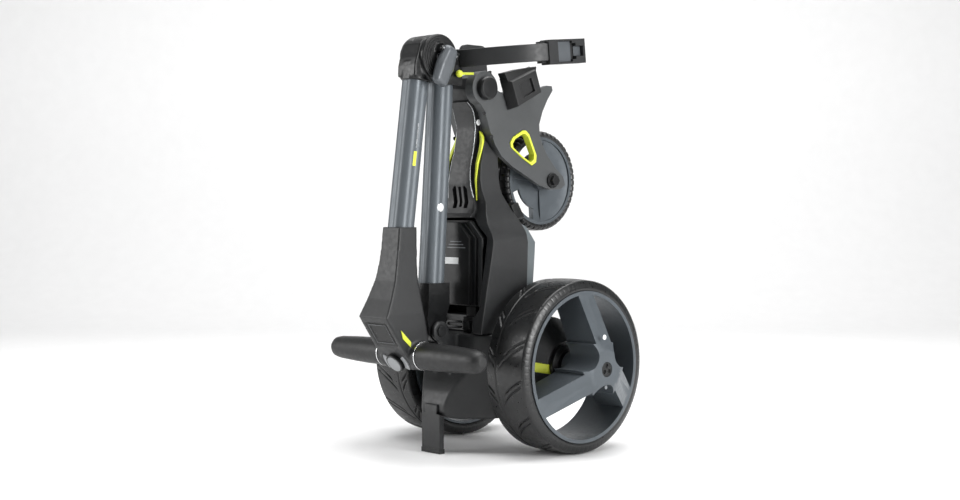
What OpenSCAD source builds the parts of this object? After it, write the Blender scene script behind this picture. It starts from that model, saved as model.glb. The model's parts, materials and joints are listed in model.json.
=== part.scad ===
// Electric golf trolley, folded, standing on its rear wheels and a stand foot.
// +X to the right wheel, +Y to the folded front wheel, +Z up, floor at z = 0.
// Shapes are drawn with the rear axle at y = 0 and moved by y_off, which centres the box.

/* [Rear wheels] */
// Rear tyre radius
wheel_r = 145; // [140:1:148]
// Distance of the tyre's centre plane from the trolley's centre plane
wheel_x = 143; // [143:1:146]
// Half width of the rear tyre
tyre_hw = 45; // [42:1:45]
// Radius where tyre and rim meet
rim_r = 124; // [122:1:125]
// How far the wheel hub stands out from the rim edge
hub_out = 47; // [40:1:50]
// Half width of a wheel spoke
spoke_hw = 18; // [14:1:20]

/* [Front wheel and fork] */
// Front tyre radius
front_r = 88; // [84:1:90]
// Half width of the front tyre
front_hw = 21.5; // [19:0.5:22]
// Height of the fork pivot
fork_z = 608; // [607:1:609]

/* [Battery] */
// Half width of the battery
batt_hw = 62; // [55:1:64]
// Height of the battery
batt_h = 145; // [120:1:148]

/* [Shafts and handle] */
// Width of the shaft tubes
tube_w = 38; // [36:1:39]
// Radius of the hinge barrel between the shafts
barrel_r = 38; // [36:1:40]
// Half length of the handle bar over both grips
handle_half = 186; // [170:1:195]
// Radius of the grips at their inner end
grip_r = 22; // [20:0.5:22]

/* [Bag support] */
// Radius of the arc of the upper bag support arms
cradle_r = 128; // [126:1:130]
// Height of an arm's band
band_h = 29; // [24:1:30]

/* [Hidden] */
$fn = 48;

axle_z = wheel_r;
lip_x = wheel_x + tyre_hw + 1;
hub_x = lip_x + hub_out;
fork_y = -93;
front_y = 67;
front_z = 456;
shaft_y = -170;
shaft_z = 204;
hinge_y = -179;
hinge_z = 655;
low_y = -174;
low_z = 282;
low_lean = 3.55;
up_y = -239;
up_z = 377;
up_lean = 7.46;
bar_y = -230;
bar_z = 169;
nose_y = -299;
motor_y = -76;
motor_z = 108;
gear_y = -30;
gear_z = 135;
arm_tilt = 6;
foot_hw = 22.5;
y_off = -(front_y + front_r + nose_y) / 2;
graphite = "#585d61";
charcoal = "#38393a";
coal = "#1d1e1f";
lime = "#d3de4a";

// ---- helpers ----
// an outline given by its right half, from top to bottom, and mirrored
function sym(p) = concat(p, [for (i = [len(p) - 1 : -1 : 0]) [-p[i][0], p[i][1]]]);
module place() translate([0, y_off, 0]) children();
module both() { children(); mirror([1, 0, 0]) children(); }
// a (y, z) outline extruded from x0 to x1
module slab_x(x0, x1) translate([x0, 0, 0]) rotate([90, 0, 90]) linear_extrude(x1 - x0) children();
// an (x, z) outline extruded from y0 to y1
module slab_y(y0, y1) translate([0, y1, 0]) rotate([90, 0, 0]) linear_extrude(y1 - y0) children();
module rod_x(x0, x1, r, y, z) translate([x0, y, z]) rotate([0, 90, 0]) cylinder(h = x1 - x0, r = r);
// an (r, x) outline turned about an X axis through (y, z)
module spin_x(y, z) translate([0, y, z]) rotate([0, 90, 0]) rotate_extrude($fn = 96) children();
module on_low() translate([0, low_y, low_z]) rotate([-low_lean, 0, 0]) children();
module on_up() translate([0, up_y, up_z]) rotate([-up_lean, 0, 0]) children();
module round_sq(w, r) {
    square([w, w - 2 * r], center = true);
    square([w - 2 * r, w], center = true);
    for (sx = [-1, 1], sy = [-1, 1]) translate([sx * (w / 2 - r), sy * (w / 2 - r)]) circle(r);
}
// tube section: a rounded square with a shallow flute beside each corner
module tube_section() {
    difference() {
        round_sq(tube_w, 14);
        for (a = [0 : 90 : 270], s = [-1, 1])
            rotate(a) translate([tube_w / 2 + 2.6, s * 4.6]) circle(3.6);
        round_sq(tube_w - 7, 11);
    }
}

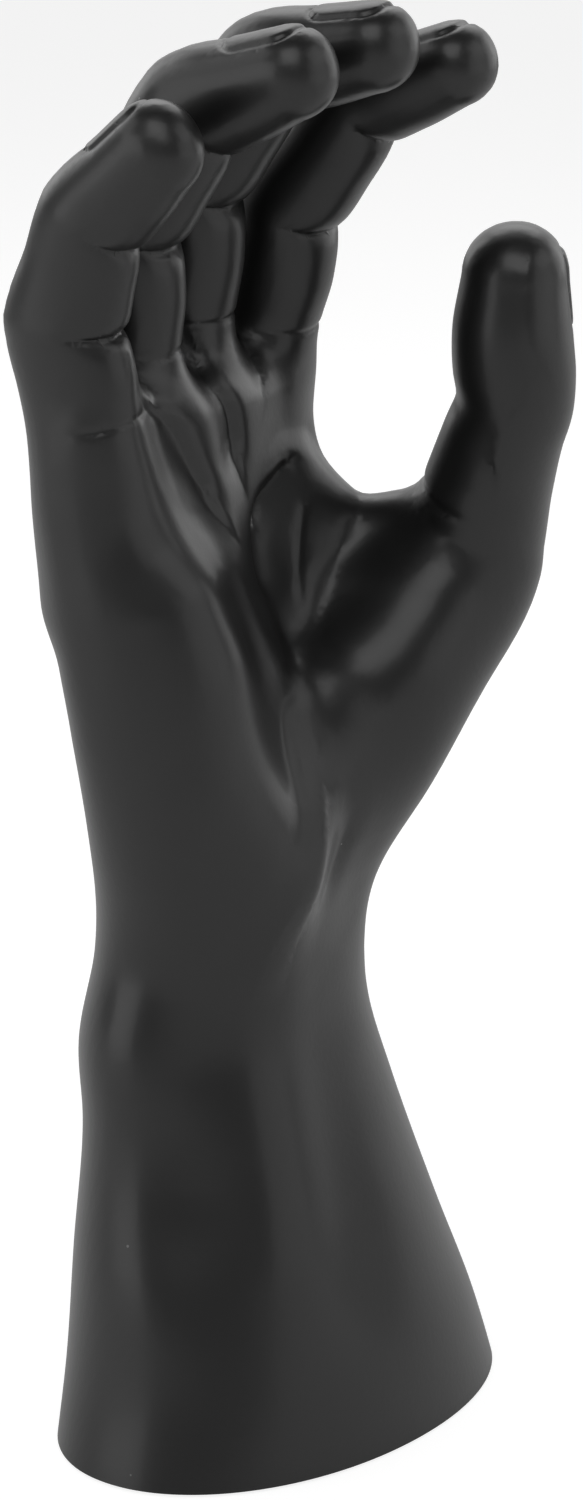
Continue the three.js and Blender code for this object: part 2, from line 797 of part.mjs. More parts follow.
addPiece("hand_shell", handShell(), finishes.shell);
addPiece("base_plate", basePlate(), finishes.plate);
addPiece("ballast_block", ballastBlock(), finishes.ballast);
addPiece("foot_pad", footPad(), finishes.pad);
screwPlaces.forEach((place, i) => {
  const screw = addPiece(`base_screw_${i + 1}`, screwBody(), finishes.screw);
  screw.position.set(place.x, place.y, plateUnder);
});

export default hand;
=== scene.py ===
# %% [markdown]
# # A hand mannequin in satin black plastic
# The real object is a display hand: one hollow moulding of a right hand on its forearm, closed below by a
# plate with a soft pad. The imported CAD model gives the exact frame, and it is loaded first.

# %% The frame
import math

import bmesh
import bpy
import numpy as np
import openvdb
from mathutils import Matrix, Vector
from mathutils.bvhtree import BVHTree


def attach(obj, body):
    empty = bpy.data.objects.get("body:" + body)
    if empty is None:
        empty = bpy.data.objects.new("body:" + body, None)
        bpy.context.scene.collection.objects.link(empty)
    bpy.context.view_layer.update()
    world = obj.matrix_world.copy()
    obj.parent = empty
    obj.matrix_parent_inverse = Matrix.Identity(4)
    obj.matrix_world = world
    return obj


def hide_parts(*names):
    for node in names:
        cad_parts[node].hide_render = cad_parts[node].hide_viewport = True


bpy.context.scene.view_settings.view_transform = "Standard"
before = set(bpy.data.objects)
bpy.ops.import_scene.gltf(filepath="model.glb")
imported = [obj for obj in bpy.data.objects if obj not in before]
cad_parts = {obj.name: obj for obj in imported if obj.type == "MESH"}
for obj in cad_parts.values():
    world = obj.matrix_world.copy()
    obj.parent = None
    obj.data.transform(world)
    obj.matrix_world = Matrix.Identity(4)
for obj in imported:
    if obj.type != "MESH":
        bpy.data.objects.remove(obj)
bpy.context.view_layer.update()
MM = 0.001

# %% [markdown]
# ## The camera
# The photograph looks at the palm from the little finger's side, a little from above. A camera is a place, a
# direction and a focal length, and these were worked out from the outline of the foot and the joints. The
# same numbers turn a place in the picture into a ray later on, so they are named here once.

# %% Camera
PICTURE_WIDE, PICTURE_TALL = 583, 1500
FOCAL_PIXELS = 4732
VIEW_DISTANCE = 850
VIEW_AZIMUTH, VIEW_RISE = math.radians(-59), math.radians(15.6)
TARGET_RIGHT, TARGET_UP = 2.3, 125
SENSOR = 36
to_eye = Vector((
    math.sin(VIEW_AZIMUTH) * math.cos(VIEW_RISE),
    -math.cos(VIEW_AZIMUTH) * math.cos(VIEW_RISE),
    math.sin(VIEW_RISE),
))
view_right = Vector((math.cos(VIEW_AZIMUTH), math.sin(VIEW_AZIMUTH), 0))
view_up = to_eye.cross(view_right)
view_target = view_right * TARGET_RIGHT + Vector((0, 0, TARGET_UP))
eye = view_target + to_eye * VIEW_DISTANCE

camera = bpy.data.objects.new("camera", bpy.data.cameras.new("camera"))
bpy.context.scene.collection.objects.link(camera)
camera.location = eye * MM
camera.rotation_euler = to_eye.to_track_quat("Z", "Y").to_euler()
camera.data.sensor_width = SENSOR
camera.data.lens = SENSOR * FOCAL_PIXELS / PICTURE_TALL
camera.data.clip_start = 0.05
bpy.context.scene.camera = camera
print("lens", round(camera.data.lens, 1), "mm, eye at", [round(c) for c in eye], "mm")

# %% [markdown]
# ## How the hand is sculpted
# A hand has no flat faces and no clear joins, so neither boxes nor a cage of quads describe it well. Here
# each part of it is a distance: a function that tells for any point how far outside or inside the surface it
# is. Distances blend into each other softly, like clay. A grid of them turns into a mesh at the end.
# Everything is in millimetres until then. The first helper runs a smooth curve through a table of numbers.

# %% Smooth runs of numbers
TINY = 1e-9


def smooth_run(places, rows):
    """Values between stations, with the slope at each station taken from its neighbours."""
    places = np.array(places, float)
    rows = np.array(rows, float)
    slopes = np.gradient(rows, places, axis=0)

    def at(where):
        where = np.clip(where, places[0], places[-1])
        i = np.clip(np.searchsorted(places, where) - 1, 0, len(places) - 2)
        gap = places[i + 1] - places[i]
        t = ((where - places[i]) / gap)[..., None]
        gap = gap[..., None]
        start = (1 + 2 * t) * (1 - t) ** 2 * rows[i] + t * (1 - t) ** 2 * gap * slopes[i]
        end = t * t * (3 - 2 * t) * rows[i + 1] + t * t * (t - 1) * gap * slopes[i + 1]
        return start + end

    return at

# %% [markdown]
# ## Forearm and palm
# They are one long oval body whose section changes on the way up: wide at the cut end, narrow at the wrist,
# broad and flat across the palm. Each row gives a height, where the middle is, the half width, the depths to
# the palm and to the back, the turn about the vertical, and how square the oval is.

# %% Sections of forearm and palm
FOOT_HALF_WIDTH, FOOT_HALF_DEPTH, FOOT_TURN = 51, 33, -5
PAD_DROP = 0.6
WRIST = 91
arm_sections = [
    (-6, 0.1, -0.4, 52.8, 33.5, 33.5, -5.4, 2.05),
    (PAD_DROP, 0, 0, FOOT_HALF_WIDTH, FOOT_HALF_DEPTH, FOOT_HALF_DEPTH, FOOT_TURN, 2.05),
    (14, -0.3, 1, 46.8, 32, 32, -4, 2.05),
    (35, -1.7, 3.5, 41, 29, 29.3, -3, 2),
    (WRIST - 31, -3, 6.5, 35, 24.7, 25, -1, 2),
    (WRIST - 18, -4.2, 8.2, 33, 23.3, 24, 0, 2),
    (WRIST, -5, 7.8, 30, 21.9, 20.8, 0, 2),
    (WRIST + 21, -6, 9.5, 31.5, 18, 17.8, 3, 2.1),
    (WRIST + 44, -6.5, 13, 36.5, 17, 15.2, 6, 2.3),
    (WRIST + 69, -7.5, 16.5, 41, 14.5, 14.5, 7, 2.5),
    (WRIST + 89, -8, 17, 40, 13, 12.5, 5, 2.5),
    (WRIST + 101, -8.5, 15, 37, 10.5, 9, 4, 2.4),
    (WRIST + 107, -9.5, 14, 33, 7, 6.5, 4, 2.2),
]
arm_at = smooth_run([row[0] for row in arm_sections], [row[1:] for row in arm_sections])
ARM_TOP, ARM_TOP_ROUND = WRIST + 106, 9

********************

**Work to do:**
Return only the part of the records above that opens with the line containing "obj.matrix_world = world" and closes with the line containing "[round(c) for c", ends included.

**Written response:**
    obj.matrix_world = world
    return obj


def hide_parts(*names):
    for node in names:
        cad_parts[node].hide_render = cad_parts[node].hide_viewport = True


bpy.context.scene.view_settings.view_transform = "Standard"
before = set(bpy.data.objects)
bpy.ops.import_scene.gltf(filepath="model.glb")
imported = [obj for obj in bpy.data.objects if obj not in before]
cad_parts = {obj.name: obj for obj in imported if obj.type == "MESH"}
for obj in cad_parts.values():
    world = obj.matrix_world.copy()
    obj.parent = None
    obj.data.transform(world)
    obj.matrix_world = Matrix.Identity(4)
for obj in imported:
    if obj.type != "MESH":
        bpy.data.objects.remove(obj)
bpy.context.view_layer.update()
MM = 0.001

# %% [markdown]
# ## The camera
# The photograph looks at the palm from the little finger's side, a little from above. A camera is a place, a
# direction and a focal length, and these were worked out from the outline of the foot and the joints. The
# same numbers turn a place in the picture into a ray later on, so they are named here once.

# %% Camera
PICTURE_WIDE, PICTURE_TALL = 583, 1500
FOCAL_PIXELS = 4732
VIEW_DISTANCE = 850
VIEW_AZIMUTH, VIEW_RISE = math.radians(-59), math.radians(15.6)
TARGET_RIGHT, TARGET_UP = 2.3, 125
SENSOR = 36
to_eye = Vector((
    math.sin(VIEW_AZIMUTH) * math.cos(VIEW_RISE),
    -math.cos(VIEW_AZIMUTH) * math.cos(VIEW_RISE),
    math.sin(VIEW_RISE),
))
view_right = Vector((math.cos(VIEW_AZIMUTH), math.sin(VIEW_AZIMUTH), 0))
view_up = to_eye.cross(view_right)
view_target = view_right * TARGET_RIGHT + Vector((0, 0, TARGET_UP))
eye = view_target + to_eye * VIEW_DISTANCE

camera = bpy.data.objects.new("camera", bpy.data.cameras.new("camera"))
bpy.context.scene.collection.objects.link(camera)
camera.location = eye * MM
camera.rotation_euler = to_eye.to_track_quat("Z", "Y").to_euler()
camera.data.sensor_width = SENSOR
camera.data.lens = SENSOR * FOCAL_PIXELS / PICTURE_TALL
camera.data.clip_start = 0.05
bpy.context.scene.camera = camera
print("lens", round(camera.data.lens, 1), "mm, eye at", [round(c) for c in eye], "mm")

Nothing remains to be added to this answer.